As we acknowledged in our previous consideration of this case, the classic rule of Lawton v. Steel, 152 U.S. 133, 137, 14 S.Ct. 499, 501, 38 L.Ed. 385 (1894), is instructive in determining whether there has been an unconstitutional exercise of the state's police power:

'To justify the State in . . . interposing its authority in behalf of the public, it must appear, first, that the interests of the public generally, as distinguished from those of a particular class, require such interference; and, second, that the means are reasonably necessary for the accomplishment of the purpose, and not unduly oppressive upon individuals. The legislature may not, under the guise of protecting the public interests, arbitrarily interfere with private business or impose unusual and unnecessary restrictions upon lawful occupations.' (Emphasis added.)

Thus, we find that restrictions or obligations imposed on the use or ownership of property to protect the public health, safety or morals from dangers threatened, if reasonably necessary to dispel the particular danger, do not constitute a taking.

472 Pa. at 123-28, 371 A.2d at 465-68 (some citations omitted; emphasis in the original).

[ 91 Pa. Commw. Page 387]

After a careful review of the content of the August letter, we are satisfied that it was a proper exercise of state police power. Confronted by a situation of unknown risk and danger to the public by reason of conditions found to exist on Canon's property, DER, being the agency charged with oversight of such problems, properly and reasonably restricted Canon's use of its property to some degree in the interest of the welfare, health and safety of the general public. We believe that the tests set forth in Barnes & Tucker have been met. The public interest required interference by DER and the means utilized by DER were not unduly oppressive. In this respect, we think it is noteworthy that Canon took no action with respect to the August letter until DER, some four and one-half years later, filed its declaration of taking.

Nothing in the August letter indicates an intention of DER to confiscate Canon's real estate then or at any time in the future. While we may agree with Canon that whether or not the restrictions set forth in the letter and the attendant publicity substantially deprived Canon of the use of its property is a question of fact for the trial court,*fn5 whether or not the

[ 91 Pa. Commw. Page 388]

August letter constituted a de facto taking or an exercise of the state's police power is a matter of law subject to our appellate review. Our own review of the content of the letter leads us to conclude that it was a letter of instruction, the terms of which were left open for further discussion should Canon desire it. While we agree with the learned trial judge that principles of highway relocations may not be pertinent to what he described as "condemnation for radiation and carcinogenic potential", we, nevertheless, believe that the August letter is easily distinguishable from the communications involved in prior cases of this Court where a de facto taking was found to exist.

Order reversed.


The order of the Court of Common Pleas of Washington County, No. 104, dated May 20, 1983, is reversed.

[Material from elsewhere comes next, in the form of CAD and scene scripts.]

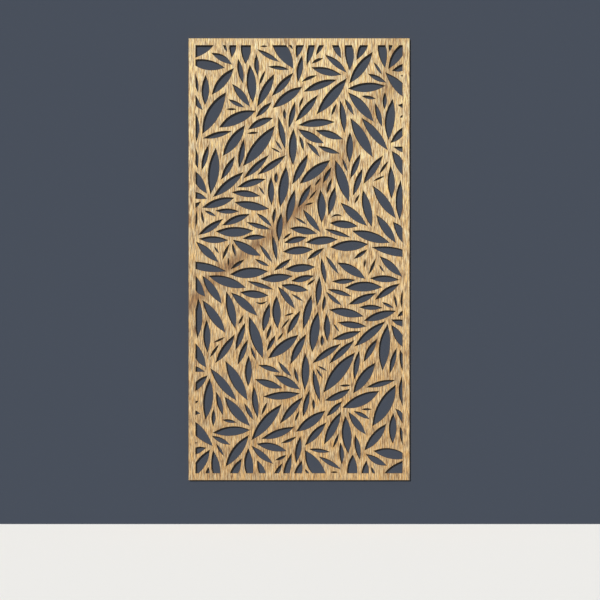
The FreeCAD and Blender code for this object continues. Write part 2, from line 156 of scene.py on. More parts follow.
def distance_from(tree, value, point):
    """How far a value lies from a point, to either side."""
    return work_out(tree, "ABSOLUTE", work_out(tree, "SUBTRACT", value, point))


def blend_colours(tree, share, first, second, how="MIX"):
    """Two colours mixed by a share from 0 to 1. The node's other sockets are for numbers and vectors."""
    step = add(tree, "ShaderNodeMix", data_type="RGBA", blend_type=how)
    feed(tree, step.inputs[MIX_SHARE], share)
    feed(tree, step.inputs[MIX_FIRST_COLOUR], first)
    feed(tree, step.inputs[MIX_SECOND_COLOUR], second)
    return step.outputs[MIX_COLOUR_RESULT]


def tint(tree, colour, by):
    """A colour multiplied by another."""
    return blend_colours(tree, 1.0, colour, by, "MULTIPLY")


def axes_of(tree, place):
    """The X, Y and Z of a place, each a value of its own."""
    split = add(tree, "ShaderNodeSeparateXYZ")
    feed(tree, split.inputs[0], place)
    return split.outputs


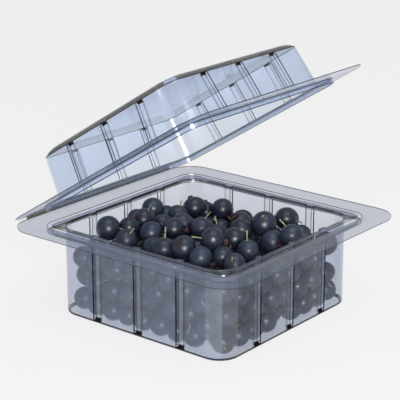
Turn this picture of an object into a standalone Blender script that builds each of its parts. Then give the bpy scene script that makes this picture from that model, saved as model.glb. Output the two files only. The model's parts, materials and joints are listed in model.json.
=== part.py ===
"""Clear hinged fruit clamshell: a ribbed square tray full of currants and a ribbed lid, part way open.

The tray stands on Z = 0 with its middle over the origin. The lid's hinge lies along X at the +Y edge.
Each half of the pack is one thin formed sheet. Its outline is given on the side that faces the fruit,
as a stack of rounded squares, and the sheet's thickness is added on the far side.
"""
import math

import bmesh
import bpy
from mathutils import Matrix, Vector

# Driving dimensions, in metres
SHEET = 0.0004              # thickness of the formed sheet
FLANGE_HALF = 0.0700        # half the width of the square flange round each half
FLANGE_RADIUS = 0.0143
TRAY_HEIGHT = 0.0454        # height of the tray's flange over the table
TRAY_MOUTH = 0.05215        # half the width of the tray's mouth
TRAY_WALL = 0.05185         # half the width between the tray's walls, under the collar
TRAY_RADIUS = 0.0108
COLLAR_HEIGHT = 0.0012      # the plain band under the mouth
COLLAR_STEP = 0.0006        # height of the slope from that band in to the wall
FLOOR_FILLET = 0.0010
GROOVE_INNER = 0.0555       # the tray's groove, which takes the lid's bead
GROOVE_OUTER = 0.0577
GROOVE_DEPTH = 0.0030
GROOVE_RADIUS = 0.0080      # corner radius of the groove's and the bead's outer edges
GROOVE_INNER_RADIUS = 0.0060
BEAD_INNER = 0.05585        # the lid's bead
BEAD_OUTER = 0.05730
BEAD_DEPTH = 0.0024
BEAD_INNER_RADIUS = 0.0065
DRAFT = 0.0002              # how much the groove and the bead narrow on each side
LID_MOUTH = 0.05165
LID_MOUTH_RADIUS = 0.0092
LID_SHOULDER = 0.04905      # half the width of the lid's walls at their top
LID_SHOULDER_RADIUS = 0.0060
LID_SHOULDER_HEIGHT = 0.0220
LID_TOP = 0.0460            # half the width of the lid's flat top
LID_TOP_RADIUS = 0.0080
LID_HEIGHT = 0.0244
LID_ROUND_STEPS = 4         # facets in the rounded band between the lid's walls and its top
RIB_PITCH = 0.02625         # three ribs on every wall
RIB_MOUTH = 0.0050          # width of a rib where it leaves the wall
RIB_FACE = 0.0036           # width of its flat face
RIB_DEPTH = 0.0012
RIB_RUN_OUT = 0.0012        # length over which a rib runs out, at the tray's floor and at the lid's shoulder
CORNER_STEPS = 6
OPEN_ANGLE = math.radians(32.08)
HINGE_Y = 0.07074           # the hinge's axis, just outside the flanges
HINGE_RISE = 0.00055        # its height over the tray's flange
CLOSED_GAP = 0.0003         # gap between the two flanges when the lid is shut
HEAP_HALF = 0.0496          # half the width of the heap of fruit
HEAP_CORNER = 0.16          # how much its corners are drawn in
HEAP_BOTTOM = 0.0010
HEAP_BOTTOM_INSET = 0.0040
HEAP_WALL_TOP = 0.0365      # height of the heap where it meets the walls
HEAP_CROWN = 0.0495         # height of the heap in the middle
HEAP_DOME_POWER = 2.2       # the higher, the flatter the middle of the heap
HEAP_TAPER_START = 0.6      # share of the way down the side where the heap starts to draw in
HEAP_STEPS = 30
HEAP_SIDE_STEPS = 11
FRUIT = 0.0120              # diameter of a fruit, and the pitch of the heap's lumps
LUMP_RADIUS = 0.0074


def clear_scene():
    for obj in list(bpy.data.objects):
        bpy.data.objects.remove(obj, do_unlink=True)


def material(name, colour, roughness, alpha=1.0):
    """A Principled material of one colour."""
    mat = bpy.data.materials.new(name)
    mat.use_nodes = True
    shader = mat.node_tree.nodes["Principled BSDF"]
    shader.inputs["Base Color"].default_value = (*colour, 1.0)
    shader.inputs["Roughness"].default_value = roughness
    shader.inputs["Metallic"].default_value = 0.0
    shader.inputs["Alpha"].default_value = alpha
    return mat


def mesh_object(name, bm, mat):
    """Turns a bmesh into a named, smooth-shaded object."""
    mesh = bpy.data.meshes.new(name)
    bm.to_mesh(mesh)
    bm.free()
    mesh.materials.append(mat)
    mesh.shade_smooth()
    mesh.set_sharp_from_angle(angle=math.radians(35))
    obj = bpy.data.objects.new(name, mesh)
    bpy.context.scene.collection.objects.link(obj)
    return obj


def corner_arc(half, radius, steps):
    """Points round the corner of a square at +X +Y, from its +X side to its +Y side, both ends included."""
    centre = half - radius
    angles = [math.radians(90.0) * i / steps for i in range(steps + 1)]
    return [Vector((centre + radius * math.cos(a), centre + radius * math.sin(a))) for a in angles]


def rib_stations(half, rib_half):
    """Points along the +X side of a square, from -Y to +Y, with three ribs that step in to rib_half."""
    points = []
    for rib in (-1, 0, 1):
        centre = rib * RIB_PITCH
        points.append(Vector((half, centre - RIB_MOUTH / 2)))
        points.append(Vector((rib_half, centre - RIB_FACE / 2)))
        points.append(Vector((rib_half, centre + RIB_FACE / 2)))
        points.append(Vector((half, centre + RIB_MOUTH / 2)))
    return points


def four_sides(quarter):
    """Repeats the points of one side and one corner round the square."""
    return [Matrix.Rotation(math.radians(90.0) * turn, 2) @ p for turn in range(4) for p in quarter]


def square_ring(half, radius, rib_half=None):
    """A rounded square whose sides carry the rib stations, stepped in where rib_half is given."""
    face = half if rib_half is None else rib_half
    return four_sides(rib_stations(half, face) + corner_arc(half, radius, CORNER_STEPS))


def skin(bm, rings):
    """Joins (points, height) rings of equal counts in turn and closes the last one with a face."""
    loops = [[bm.verts.new((p.x, p.y, z)) for p in points] for points, z in rings]
    for outer, inner in zip(loops, loops[1:]):
        for i in range(len(outer)):
            j = (i + 1) % len(outer)
            bm.faces.new((outer[i], outer[j], inner[j], inner[i]))
    bm.faces.new(loops[-1])


def sheet_object(name, rings, mat, offset):
    """A formed sheet through the rings, thickened on the side that offset gives."""
    bm = bmesh.new()
    skin(bm, rings)
    obj = mesh_object(name, bm, mat)
    solidify = obj.modifiers.new("sheet", "SOLIDIFY")
    solidify.thickness = SHEET
    solidify.offset = offset
    solidify.use_even_offset = True
    solidify.use_quality_normals = True
    return obj


def make_tray(mat):
    """The tray, from the flange's edge over the groove and the mouth down to the floor."""
    rim = TRAY_HEIGHT
    rib = TRAY_WALL - RIB_DEPTH
    wall_radius = TRAY_RADIUS - (TRAY_MOUTH - TRAY_WALL)
    floor_half = TRAY_WALL - FLOOR_FILLET
    floor_radius = wall_radius - FLOOR_FILLET
    bevel = FLOOR_FILLET * (1.0 - math.cos(math.radians(45.0)))
    rings = [
        (square_ring(FLANGE_HALF, FLANGE_RADIUS), rim),
        (square_ring(GROOVE_OUTER, GROOVE_RADIUS), rim),
        (square_ring(GROOVE_OUTER - DRAFT, GROOVE_RADIUS - DRAFT), rim - GROOVE_DEPTH),
        (square_ring(GROOVE_INNER + DRAFT, GROOVE_INNER_RADIUS + DRAFT), rim - GROOVE_DEPTH),
        (square_ring(GROOVE_INNER, GROOVE_INNER_RADIUS), rim),
        (square_ring(TRAY_MOUTH, TRAY_RADIUS, rib), rim),
        (square_ring(TRAY_MOUTH, TRAY_RADIUS, rib), rim - COLLAR_HEIGHT),
        (square_ring(TRAY_WALL, wall_radius, rib), rim - COLLAR_HEIGHT - COLLAR_STEP),
        (square_ring(TRAY_WALL, wall_radius, rib), SHEET + FLOOR_FILLET + RIB_RUN_OUT),
        (square_ring(TRAY_WALL, wall_radius), SHEET + FLOOR_FILLET),
        (square_ring(TRAY_WALL - bevel, wall_radius - bevel), SHEET + bevel),
        (square_ring(floor_half, floor_radius), SHEET),
    ]
    return sheet_object("tray", rings, mat, -1.0)


def make_lid(mat):
    """The lid as it lies when shut, hung from an empty on the hinge's axis that then opens it."""
    base = TRAY_HEIGHT + CLOSED_GAP
    rib_low = LID_MOUTH - RIB_DEPTH
    lean = (LID_MOUTH - LID_SHOULDER) / LID_SHOULDER_HEIGHT
    radius_lean = (LID_MOUTH_RADIUS - LID_SHOULDER_RADIUS) / LID_SHOULDER_HEIGHT

    def wall(height, ribbed):
        half = LID_MOUTH - lean * height
        rib = rib_low - lean * height if ribbed else None
        return square_ring(half, LID_MOUTH_RADIUS - radius_lean * height, rib), base + height

    def rounded(step):
        angle = math.radians(90.0) * step / LID_ROUND_STEPS
        half = LID_TOP + (LID_SHOULDER - LID_TOP) * math.cos(angle)
        radius = LID_TOP_RADIUS + (LID_SHOULDER_RADIUS - LID_TOP_RADIUS) * math.cos(angle)
        rise = (LID_HEIGHT - LID_SHOULDER_HEIGHT) * math.sin(angle)
        return square_ring(half, radius), base + LID_SHOULDER_HEIGHT + rise

    rings = [
        (square_ring(FLANGE_HALF, FLANGE_RADIUS), base),
        (square_ring(BEAD_OUTER, GROOVE_RADIUS), base),
        (square_ring(BEAD_OUTER - DRAFT, GROOVE_RADIUS - DRAFT), base - BEAD_DEPTH),
        (square_ring(BEAD_INNER + DRAFT, BEAD_INNER_RADIUS + DRAFT), base - BEAD_DEPTH),
        (square_ring(BEAD_INNER, BEAD_INNER_RADIUS), base),
        wall(0.0, True),
        wall(LID_SHOULDER_HEIGHT - RIB_RUN_OUT, True),
        wall(LID_SHOULDER_HEIGHT, False),
        *[rounded(step) for step in range(1, LID_ROUND_STEPS + 1)],
    ]
    lid = sheet_object("lid", rings, mat, 1.0)
    hinge = bpy.data.objects.new("lid_hinge", None)
    bpy.context.scene.collection.objects.link(hinge)
    hinge.location = (0.0, HINGE_Y, TRAY_HEIGHT + HINGE_RISE)
    lid.parent = hinge
    lid.location = -hinge.location
    hinge.rotation_euler = (-OPEN_ANGLE, 0.0, 0.0)
    return lid


def lump(u, v):
    """How deep the heap's surface dips at u, v, below round fruit that lie side by side in staggered rows."""
    row_pitch = FRUIT * math.sqrt(3.0) / 2.0
    nearest = FRUIT
    first_row = math.floor(v / row_pitch)
    for row in (first_row, first_row + 1):
        shift = FRUIT / 2.0 * (row % 2)
        along = (u - shift + FRUIT / 2.0) % FRUIT - FRUIT / 2.0
        nearest = min(nearest, math.hypot(along, v - row * row_pitch))
    return LUMP_RADIUS - math.sqrt(LUMP_RADIUS ** 2 - nearest ** 2)


def heap_plan(u, v, half):
    """Maps the square -1..1 to the heap's plan, with its corners drawn in."""
    return half * u * math.sqrt(1.0 - HEAP_CORNER * v * v), half * v * math.sqrt(1.0 - HEAP_CORNER * u * u)


def heap_top_point(u, v):
    """The domed top of the heap."""
    x, y = heap_plan(u, v, HEAP_HALF)
    outwards = max(abs(u), abs(v))
    dome = (HEAP_CROWN - HEAP_WALL_TOP) * (1.0 - outwards ** HEAP_DOME_POWER)
    return Vector((x, y, HEAP_WALL_TOP + dome - lump(x, y)))


def heap_side_point(u, v, t):
    """The side of the heap, with t from 0 at its top edge to 1 at the bottom, where it draws in."""
    z = HEAP_WALL_TOP + (HEAP_BOTTOM - HEAP_WALL_TOP) * t
    taper = max(0.0, t - HEAP_TAPER_START) / (1.0 - HEAP_TAPER_START)
    half = HEAP_HALF - HEAP_BOTTOM_INSET * taper
    x, y = heap_plan(u, v, half)
    along = y if abs(u) >= abs(v) else x
    dent = lump(along, z) if t < 1.0 else 0.0
    outwards = Vector((x, y, 0.0)).normalized()
    return Vector((x, y, z)) - outwards * dent


def make_heap(mat):
    """The heap of currants, one solid out to its uneven outline: a grid over the top, extruded down the sides."""
    bm = bmesh.new()
    bmesh.ops.create_grid(bm, x_segments=HEAP_STEPS, y_segments=HEAP_STEPS, size=1.0)
    rim = [edge for edge in bm.edges if edge.is_boundary]
    on_rim = {vert for edge in rim for vert in edge.verts}
    places = {}
    for vert in bm.verts:
        u, v = vert.co.x, vert.co.y
        places[vert] = heap_side_point(u, v, 0.0) if vert in on_rim else heap_top_point(u, v)
    for step in range(1, HEAP_SIDE_STEPS + 1):
        grown = bmesh.ops.extrude_edge_only(bm, edges=rim)["geom"]
        verts = {item for item in grown if isinstance(item, bmesh.types.BMVert)}
        for vert in verts:
            places[vert] = heap_side_point(vert.co.x, vert.co.y, step / HEAP_SIDE_STEPS)
        rim = [item for item in grown if isinstance(item, bmesh.types.BMEdge) and verts.issuperset(item.verts)]
    bmesh.ops.holes_fill(bm, edges=rim)
    for vert, place in places.items():
        vert.co = place
    bmesh.ops.recalc_face_normals(bm, faces=bm.faces[:])
    return mesh_object("currants", bm, mat)


def main():
    clear_scene()
    clear = material("clear_plastic", (0.72, 0.77, 0.86), 0.08, 0.3)
    fruit = material("currant_skin", (0.02, 0.022, 0.035), 0.35)
    make_tray(clear)
    make_lid(clear)
    make_heap(fruit)


main()
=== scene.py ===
# %% [markdown]
# # A clear fruit clamshell, part way open
#
# The pack is two thin formed sheets of clear plastic, a tray and a lid, joined along one edge by a
# living hinge. It holds a heap of dark currants with their short stalks. This lesson builds each
# piece with Blender's own modelling tools, around a frame that says where the pieces lie and how
# the lid turns. All lengths are in metres.

# %% The frame that the pieces are built around
import json
import math

import bmesh
import bpy
import numpy as np
from mathutils import Matrix, Vector

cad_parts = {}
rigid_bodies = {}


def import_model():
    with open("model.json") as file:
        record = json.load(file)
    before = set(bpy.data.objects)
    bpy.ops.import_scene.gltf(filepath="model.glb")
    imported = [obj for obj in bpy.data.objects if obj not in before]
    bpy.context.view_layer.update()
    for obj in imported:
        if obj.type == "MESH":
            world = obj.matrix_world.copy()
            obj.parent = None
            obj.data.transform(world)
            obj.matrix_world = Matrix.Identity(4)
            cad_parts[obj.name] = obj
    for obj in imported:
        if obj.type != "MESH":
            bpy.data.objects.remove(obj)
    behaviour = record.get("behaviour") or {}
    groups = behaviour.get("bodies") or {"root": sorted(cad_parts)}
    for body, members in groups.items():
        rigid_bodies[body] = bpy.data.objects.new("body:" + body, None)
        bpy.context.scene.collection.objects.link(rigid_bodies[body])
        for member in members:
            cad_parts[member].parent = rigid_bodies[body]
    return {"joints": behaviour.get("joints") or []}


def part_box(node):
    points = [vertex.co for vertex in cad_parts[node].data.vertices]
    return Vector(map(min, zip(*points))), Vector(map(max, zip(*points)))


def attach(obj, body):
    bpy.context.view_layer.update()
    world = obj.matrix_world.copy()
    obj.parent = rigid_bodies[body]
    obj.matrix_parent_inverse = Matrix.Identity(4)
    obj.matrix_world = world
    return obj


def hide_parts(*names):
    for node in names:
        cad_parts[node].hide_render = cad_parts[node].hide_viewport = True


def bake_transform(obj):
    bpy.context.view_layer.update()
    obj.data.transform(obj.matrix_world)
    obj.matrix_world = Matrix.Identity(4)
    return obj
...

Concurring Opinion by President Judge Crumlish, Jr.:

I concur with the result reached by the majority. Indeed, I believe that the risk of harm to the public and environment emanating from Canon's property, which contains radioactive materials, compels exceptional diligence by the Commonwealth in the exercise of its police power. See Pa. Const. art. 1, § 27. As the majority correctly points out, the Department of Environmental Resources (DER) is charged with the oversight to such problems. Regulation by DER to prevent harm to the public does not amount to a taking if the means are reasonably necessary to accomplish the purpose and not unduly oppressive upon individuals. Commonwealth v. Barnes & Tucker Co., 472 Pa. 115, 371 A.2d 461 (1977), appeal dismissed,

[ 91 Pa. Commw. Page 389434]

U.S. 807 (1977).*fn1 Due to the potentially devastating long-term effects of radioactive contamination on the public's health and the value and use of nearby properties, drastic restrictions may well be considered reasonably necessary and not unduly oppressive. However, a radioactive hazard should not be deemed to give cart-blanche approval to responsive actions by the Commonwealth. Specifically, due to the particularly harsh economic impact an owner might suffer from the public revelation that such a hazard exists on his property, this Court should take special care to insure that the Commonwealth and its agencies do not engage in sensationalistic publicity beyond the information reasonably necessary to alert the public to the danger.